Exercise task | Set down the lines from the one containing "Write part 3" to the one containing "offset: How far", both lines included, exactly as they stand and with no other lines.

===== Items

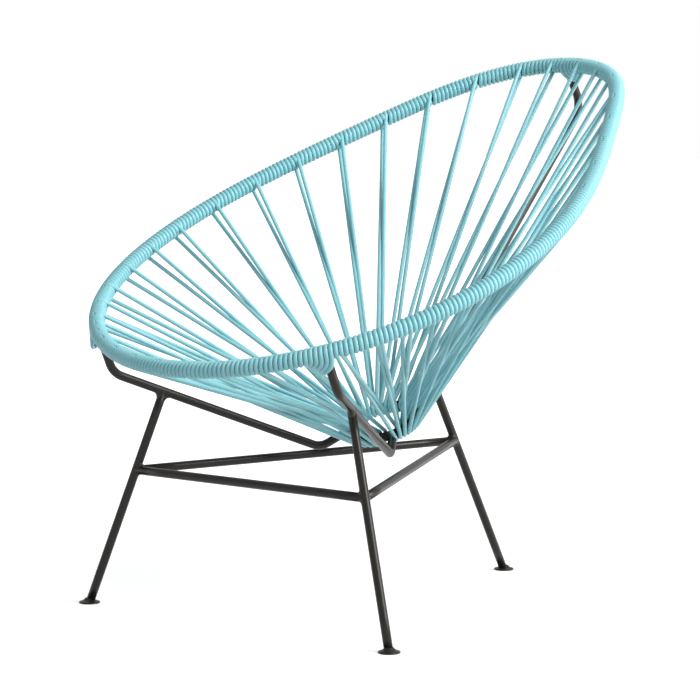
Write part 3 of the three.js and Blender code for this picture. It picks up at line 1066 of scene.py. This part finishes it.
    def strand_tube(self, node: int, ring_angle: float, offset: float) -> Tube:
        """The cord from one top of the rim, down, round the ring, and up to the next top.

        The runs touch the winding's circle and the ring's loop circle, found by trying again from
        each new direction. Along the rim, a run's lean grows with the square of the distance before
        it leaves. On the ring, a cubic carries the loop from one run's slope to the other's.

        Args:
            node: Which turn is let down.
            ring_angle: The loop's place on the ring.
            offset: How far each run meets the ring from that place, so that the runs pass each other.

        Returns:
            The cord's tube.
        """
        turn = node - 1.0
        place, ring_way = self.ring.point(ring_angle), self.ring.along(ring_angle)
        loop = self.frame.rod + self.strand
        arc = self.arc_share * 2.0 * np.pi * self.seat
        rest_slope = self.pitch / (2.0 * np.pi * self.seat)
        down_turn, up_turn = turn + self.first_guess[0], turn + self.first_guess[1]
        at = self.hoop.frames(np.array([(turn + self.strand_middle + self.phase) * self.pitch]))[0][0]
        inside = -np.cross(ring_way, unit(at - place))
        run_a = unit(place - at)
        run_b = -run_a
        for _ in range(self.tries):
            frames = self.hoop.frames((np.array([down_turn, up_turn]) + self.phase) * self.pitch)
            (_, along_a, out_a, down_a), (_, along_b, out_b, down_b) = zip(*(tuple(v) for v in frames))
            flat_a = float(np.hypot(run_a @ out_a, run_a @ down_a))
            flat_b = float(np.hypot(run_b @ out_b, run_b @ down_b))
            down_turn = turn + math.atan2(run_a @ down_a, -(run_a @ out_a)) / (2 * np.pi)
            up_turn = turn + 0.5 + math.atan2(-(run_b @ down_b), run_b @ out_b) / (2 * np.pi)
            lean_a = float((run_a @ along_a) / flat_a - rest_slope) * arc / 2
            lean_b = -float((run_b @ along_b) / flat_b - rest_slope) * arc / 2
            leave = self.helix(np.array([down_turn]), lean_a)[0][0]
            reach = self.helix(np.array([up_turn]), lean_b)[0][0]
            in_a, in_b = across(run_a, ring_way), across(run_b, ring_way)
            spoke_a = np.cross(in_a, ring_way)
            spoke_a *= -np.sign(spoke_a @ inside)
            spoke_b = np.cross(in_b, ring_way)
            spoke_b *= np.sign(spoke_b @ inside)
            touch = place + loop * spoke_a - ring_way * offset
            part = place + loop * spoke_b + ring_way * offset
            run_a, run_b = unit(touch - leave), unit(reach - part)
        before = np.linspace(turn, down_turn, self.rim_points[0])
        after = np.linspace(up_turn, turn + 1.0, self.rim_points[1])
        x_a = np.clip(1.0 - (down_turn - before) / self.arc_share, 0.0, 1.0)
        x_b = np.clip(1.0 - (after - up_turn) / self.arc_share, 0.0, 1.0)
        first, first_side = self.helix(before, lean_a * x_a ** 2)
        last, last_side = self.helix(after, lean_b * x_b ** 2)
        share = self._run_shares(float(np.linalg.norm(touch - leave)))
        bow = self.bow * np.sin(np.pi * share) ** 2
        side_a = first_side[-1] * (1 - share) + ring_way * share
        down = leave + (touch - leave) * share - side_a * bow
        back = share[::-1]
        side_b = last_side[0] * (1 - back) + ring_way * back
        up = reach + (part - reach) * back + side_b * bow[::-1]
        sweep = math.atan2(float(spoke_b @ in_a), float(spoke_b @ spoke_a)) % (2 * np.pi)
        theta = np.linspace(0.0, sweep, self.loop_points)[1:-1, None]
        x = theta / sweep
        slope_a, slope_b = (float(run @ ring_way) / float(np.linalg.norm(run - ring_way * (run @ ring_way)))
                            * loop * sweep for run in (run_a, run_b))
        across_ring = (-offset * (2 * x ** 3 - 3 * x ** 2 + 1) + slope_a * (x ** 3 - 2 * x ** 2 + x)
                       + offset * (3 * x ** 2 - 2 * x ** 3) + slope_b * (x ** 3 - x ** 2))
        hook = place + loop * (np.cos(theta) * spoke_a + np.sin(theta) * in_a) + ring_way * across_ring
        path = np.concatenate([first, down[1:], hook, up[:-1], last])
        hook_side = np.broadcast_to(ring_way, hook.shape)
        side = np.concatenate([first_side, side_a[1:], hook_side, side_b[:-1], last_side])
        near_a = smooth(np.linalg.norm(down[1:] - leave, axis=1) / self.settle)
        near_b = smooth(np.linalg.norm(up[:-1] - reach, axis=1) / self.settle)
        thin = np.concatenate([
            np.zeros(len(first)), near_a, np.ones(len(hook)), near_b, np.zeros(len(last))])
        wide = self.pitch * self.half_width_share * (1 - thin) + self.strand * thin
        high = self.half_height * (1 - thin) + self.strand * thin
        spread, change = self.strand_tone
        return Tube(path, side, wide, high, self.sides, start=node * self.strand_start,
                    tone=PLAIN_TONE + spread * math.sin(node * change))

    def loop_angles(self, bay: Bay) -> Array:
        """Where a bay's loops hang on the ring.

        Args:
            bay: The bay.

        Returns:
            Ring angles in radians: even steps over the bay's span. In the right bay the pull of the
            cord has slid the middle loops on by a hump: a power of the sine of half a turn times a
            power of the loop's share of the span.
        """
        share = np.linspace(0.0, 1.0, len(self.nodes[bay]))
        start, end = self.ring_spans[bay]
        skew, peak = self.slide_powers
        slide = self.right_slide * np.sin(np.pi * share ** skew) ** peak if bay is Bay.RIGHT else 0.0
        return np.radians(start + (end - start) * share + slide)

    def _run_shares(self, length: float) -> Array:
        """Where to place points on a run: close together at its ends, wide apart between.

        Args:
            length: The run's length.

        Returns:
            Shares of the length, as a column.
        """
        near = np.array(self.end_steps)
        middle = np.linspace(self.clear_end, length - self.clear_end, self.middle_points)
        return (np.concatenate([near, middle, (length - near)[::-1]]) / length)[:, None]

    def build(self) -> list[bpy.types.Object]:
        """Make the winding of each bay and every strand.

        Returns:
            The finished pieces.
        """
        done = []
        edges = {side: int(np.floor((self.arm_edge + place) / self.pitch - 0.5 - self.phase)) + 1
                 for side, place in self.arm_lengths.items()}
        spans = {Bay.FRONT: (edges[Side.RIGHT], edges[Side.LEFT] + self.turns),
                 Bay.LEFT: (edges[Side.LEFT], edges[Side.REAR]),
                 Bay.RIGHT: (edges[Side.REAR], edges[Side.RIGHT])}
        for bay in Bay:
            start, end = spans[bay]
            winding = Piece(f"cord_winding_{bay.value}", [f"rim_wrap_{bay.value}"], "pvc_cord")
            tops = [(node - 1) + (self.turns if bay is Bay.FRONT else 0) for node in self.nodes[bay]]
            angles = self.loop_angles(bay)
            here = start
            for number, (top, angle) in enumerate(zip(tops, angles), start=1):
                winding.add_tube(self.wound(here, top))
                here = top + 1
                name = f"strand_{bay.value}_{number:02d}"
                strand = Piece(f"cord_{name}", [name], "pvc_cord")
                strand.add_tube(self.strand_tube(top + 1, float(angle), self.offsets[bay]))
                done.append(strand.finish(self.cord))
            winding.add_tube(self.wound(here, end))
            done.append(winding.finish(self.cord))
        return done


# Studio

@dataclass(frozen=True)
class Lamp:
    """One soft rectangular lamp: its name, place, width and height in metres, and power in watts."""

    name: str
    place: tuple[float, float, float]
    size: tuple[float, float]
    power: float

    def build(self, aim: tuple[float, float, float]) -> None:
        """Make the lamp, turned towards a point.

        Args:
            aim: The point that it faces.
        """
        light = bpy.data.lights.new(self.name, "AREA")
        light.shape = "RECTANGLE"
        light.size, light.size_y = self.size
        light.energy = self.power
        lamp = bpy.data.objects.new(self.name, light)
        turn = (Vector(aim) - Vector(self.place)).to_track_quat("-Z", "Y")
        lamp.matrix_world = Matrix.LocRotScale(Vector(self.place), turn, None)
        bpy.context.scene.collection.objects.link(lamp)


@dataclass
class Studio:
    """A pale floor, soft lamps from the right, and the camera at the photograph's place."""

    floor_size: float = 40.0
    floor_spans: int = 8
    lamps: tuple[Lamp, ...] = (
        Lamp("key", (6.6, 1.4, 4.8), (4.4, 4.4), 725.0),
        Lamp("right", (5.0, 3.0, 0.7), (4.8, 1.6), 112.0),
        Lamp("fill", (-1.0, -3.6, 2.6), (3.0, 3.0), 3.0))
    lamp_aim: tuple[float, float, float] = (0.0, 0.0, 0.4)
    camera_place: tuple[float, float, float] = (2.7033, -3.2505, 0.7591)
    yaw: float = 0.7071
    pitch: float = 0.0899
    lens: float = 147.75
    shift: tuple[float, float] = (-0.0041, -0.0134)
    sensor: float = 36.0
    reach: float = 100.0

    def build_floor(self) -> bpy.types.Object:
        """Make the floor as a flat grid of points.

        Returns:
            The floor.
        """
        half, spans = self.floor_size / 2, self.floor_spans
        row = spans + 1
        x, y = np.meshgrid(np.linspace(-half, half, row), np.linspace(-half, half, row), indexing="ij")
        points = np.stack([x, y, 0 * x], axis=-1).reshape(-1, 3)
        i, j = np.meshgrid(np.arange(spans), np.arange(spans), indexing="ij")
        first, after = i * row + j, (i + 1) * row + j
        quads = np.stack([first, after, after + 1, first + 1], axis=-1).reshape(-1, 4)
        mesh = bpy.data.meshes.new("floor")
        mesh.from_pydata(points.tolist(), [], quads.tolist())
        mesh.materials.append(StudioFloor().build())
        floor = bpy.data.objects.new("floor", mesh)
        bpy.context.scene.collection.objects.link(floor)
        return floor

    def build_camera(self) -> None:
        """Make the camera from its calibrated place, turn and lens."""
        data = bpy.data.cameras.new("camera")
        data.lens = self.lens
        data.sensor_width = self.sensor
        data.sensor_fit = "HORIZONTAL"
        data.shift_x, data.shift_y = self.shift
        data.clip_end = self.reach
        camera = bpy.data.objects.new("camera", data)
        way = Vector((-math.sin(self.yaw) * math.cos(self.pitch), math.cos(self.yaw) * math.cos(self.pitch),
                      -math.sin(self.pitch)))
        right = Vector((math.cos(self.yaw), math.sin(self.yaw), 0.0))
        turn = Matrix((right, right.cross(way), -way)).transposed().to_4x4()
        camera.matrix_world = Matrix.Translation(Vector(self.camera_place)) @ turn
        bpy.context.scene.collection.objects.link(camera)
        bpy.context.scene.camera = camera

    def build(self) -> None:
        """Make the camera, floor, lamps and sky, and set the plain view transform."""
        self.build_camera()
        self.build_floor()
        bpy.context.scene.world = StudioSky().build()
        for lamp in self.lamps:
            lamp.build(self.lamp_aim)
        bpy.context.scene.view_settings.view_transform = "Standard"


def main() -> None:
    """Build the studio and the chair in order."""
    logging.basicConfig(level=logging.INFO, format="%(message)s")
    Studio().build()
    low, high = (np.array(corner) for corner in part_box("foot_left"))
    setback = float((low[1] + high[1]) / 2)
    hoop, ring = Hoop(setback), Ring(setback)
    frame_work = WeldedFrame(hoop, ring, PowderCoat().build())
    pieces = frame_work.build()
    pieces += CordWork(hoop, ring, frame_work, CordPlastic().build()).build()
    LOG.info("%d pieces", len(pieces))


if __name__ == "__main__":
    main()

==========
===== Items

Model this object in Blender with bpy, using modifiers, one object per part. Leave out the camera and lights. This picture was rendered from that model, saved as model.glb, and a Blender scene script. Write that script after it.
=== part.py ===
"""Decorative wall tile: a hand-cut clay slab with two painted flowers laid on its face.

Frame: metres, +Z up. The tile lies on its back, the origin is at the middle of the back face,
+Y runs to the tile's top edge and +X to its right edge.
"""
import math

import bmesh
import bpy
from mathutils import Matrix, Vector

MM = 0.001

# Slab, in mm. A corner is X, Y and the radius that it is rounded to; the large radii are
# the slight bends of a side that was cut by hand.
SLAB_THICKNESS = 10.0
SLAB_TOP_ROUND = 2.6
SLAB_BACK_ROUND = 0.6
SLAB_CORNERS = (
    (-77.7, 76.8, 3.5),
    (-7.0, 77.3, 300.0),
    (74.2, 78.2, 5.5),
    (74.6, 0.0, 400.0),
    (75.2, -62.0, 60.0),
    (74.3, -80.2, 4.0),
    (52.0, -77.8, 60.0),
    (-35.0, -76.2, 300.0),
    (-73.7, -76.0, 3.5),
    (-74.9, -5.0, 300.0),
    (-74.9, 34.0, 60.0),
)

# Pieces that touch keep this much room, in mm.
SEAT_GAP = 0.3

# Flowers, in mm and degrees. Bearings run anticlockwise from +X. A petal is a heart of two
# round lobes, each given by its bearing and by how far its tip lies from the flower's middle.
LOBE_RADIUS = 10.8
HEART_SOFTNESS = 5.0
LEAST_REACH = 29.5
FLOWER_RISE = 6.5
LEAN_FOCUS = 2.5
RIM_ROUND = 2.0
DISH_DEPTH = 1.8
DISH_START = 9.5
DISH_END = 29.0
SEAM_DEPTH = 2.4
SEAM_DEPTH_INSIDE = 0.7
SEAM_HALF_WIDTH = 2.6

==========

Result of the task |
Write part 3 of the three.js and Blender code for this picture. It picks up at line 1066 of scene.py. This part finishes it.
    def strand_tube(self, node: int, ring_angle: float, offset: float) -> Tube:
        """The cord from one top of the rim, down, round the ring, and up to the next top.

        The runs touch the winding's circle and the ring's loop circle, found by trying again from
        each new direction. Along the rim, a run's lean grows with the square of the distance before
        it leaves. On the ring, a cubic carries the loop from one run's slope to the other's.

        Args:
            node: Which turn is let down.
            ring_angle: The loop's place on the ring.
            offset: How far each run meets the ring from that place, so that the runs pass each other.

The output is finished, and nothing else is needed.